N’est-ce pas vraie que ces paroles, ces gestes, et ce regard –tous remplis d’un désir de vivre et d’un espoir infini qui ne peuvent être égalés que par la peur ressentie devant la mortalité présente– témoignent d’une révérence illimitée que personne ne pourrait réellement mériter ? Une révérence qui serait le reflet d’un espoir fondé sur une foi, arrêtée, dans des pouvoirs guérisseurs que personne ne possède pleinement en réalité ? Des pouvoirs que les gens ordinaires, pris subitement dans l’urgence de l’extrême besoin, s’obstineraient, toute de même, à créditer au médecin ?
Considérons aussi l’ampleur, parfois presque religieuse, de la gratitude ressentie et exprimée par les survivants à l’égard de leur sauveur : le fait que cette mère puisse écrire, à la main, des lettres de nouvelles accompagnées de photos, à tous les ans, au médecin responsable ; et de transférer, aussi, cette devoir de remerciement à sa fille « miracle » dès que celle-ci saurait écrire à son tour ?

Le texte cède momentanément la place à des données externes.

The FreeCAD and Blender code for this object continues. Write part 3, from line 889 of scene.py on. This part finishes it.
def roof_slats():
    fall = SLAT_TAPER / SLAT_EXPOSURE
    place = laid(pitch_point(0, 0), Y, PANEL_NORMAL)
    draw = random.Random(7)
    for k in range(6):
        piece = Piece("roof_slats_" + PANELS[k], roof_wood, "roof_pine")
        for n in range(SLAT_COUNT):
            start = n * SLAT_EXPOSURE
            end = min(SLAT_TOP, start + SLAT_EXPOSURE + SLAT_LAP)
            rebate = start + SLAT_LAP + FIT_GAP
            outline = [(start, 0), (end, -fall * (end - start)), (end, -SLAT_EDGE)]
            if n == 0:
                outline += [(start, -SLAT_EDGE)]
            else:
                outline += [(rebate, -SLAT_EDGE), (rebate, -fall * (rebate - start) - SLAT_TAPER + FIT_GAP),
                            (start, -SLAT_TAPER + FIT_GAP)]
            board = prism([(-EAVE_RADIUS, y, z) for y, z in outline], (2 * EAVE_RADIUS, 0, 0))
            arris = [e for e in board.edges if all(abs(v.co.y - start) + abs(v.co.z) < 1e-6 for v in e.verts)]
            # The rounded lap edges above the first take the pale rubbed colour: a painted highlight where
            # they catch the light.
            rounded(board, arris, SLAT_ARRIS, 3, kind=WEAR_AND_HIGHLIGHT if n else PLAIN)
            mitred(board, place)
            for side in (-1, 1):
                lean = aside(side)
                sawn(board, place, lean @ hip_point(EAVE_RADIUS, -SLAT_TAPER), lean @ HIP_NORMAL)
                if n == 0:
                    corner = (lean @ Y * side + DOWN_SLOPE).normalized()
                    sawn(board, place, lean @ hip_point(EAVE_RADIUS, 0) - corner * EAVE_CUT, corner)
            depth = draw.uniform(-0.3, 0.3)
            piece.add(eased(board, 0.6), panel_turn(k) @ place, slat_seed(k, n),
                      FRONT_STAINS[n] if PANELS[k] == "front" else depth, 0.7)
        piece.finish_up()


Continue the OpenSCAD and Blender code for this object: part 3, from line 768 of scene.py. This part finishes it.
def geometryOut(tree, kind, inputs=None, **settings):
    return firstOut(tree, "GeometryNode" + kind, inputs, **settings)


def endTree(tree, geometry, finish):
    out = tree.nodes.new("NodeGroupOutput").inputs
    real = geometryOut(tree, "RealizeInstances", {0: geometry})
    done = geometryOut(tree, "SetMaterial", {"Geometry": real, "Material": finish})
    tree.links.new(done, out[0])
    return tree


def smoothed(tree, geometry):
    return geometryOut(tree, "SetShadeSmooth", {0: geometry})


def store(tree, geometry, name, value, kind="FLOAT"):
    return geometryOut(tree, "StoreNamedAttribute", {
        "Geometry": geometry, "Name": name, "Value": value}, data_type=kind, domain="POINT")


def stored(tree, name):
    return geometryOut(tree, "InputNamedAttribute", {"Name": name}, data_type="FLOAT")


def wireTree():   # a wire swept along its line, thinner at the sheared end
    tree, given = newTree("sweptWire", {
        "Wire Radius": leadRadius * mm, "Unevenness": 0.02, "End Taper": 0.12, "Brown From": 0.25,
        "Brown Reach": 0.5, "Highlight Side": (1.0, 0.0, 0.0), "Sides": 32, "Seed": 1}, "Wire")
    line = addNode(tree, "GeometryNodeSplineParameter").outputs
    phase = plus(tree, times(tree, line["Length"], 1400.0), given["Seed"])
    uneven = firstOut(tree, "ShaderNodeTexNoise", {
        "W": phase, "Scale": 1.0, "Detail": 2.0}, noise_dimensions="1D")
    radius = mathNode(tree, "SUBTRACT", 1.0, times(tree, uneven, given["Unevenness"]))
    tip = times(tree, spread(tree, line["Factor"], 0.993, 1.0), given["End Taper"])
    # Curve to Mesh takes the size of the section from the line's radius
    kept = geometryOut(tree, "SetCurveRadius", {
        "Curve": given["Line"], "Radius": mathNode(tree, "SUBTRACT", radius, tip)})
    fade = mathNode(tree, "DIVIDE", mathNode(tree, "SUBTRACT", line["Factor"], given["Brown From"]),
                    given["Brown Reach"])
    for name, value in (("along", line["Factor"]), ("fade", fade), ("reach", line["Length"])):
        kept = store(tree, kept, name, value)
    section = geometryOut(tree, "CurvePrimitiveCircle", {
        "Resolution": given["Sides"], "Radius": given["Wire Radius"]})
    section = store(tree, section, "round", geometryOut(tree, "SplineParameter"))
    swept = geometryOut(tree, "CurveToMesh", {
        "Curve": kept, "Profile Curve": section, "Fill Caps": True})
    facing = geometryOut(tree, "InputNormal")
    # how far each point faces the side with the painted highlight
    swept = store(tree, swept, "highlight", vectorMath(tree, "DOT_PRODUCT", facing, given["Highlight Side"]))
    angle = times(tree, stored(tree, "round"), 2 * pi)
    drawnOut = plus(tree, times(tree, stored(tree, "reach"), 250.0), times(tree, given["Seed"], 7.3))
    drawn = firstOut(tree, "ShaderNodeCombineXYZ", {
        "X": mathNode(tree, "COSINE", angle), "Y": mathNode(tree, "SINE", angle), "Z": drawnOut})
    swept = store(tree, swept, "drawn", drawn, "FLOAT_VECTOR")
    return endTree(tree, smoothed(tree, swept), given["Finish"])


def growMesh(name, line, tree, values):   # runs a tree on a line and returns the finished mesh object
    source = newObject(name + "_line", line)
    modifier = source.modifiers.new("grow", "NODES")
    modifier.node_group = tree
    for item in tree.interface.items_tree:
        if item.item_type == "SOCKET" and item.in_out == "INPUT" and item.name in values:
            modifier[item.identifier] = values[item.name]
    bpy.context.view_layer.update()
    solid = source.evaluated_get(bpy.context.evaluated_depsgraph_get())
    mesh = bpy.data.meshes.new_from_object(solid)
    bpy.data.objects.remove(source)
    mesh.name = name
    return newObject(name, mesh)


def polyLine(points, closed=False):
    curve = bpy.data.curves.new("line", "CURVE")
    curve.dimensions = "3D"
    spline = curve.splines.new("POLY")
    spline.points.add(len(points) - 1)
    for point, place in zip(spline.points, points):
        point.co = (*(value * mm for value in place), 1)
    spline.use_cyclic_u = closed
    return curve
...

Est-ce hors propos que de mentionner l’histoire de cette révérence inédite ? De mentionner le fait que, jadis, tout guérison relevait du miracle ? Et que les guérisseurs présumés, shamans, prêtres, rois, et médecins, étaient d’emblée révérés comme des pratiquants de miracles ? Des personnes familières d’une dimension surnaturelle qui serait fermée aux autres ? Est-ce trop, enfin, de suggérer que cette aura de pouvoir, ou au moins le désir des patients d’y croire, suivrait toujours les médecins de nos jours ?
Même plus, je dirais, la désacralisation récente de la société, sous le signe de la science, aurait franchement contribué à cette révérence extraordinaire. Car les habitudes de la pensée et des préjugés humains sont extrêmement coriaces ; et l’homme ordinaire, dans sa quête pour la certitude rassurante, aurait toujours tendance à créditer les autorités de son époque avec des pouvoirs impossibles.
Et si, de nos jours, il se serait souvent remarqué que le respect superstitieux accordé, jadis, aux prêtres et aux philosophes se soit transféré, maintenant, aux corps scientifiques, je ferais en conséquence la remarque suivante : que le médecin modern soit, à la fois, le successeur direct de la tradition ancienne et le visage le plus familier du paradigme nouveau. Car de toute évidence, il y aurait eu continuité singulière dans le statut social du médecin, qui se serait maintenu et même renforcé à travers cette période ou les prêtres, les philosophes et les hommes de lettres perdirent leur ascendance au bénéfice des scientifiques ; car le médecin, lui, de par la dérivation unique de sa profession, serait à la fois prêtre, philosophe, homme de lettres et scientifique.
— Aucun autre corps professionnel aurait pu recevoir un tel mandat
Clergie ? Technocrates ? Juristes ? Académiques ? Dans les moments de crise extrême, nuls autres ne peuvent se comparer quant au respect accordé.
Or, il me semble que cette considération publique débord nettement du domaine de ce qui serait raisonnable, ou même rationnel. Et la preuve je soumets, résiderait palpablement dans la matière dont nous nous préoccupons ici : car sans une considération proprement irrationnelle, il serait impossible, à mon avis, d’imaginer une circonstance ou la société puisse accorder un mandat homicide, largement discrétionnaire, à tous les membres d’une corporation professionnelle, sans même penser à la nécessité d’étudier les circonstances de chaque candidat cas par cas.
Ce serait, pour utiliser le vocabulaire d’une génération maintenant révolue : « donner le Bon Dieu sans confession ».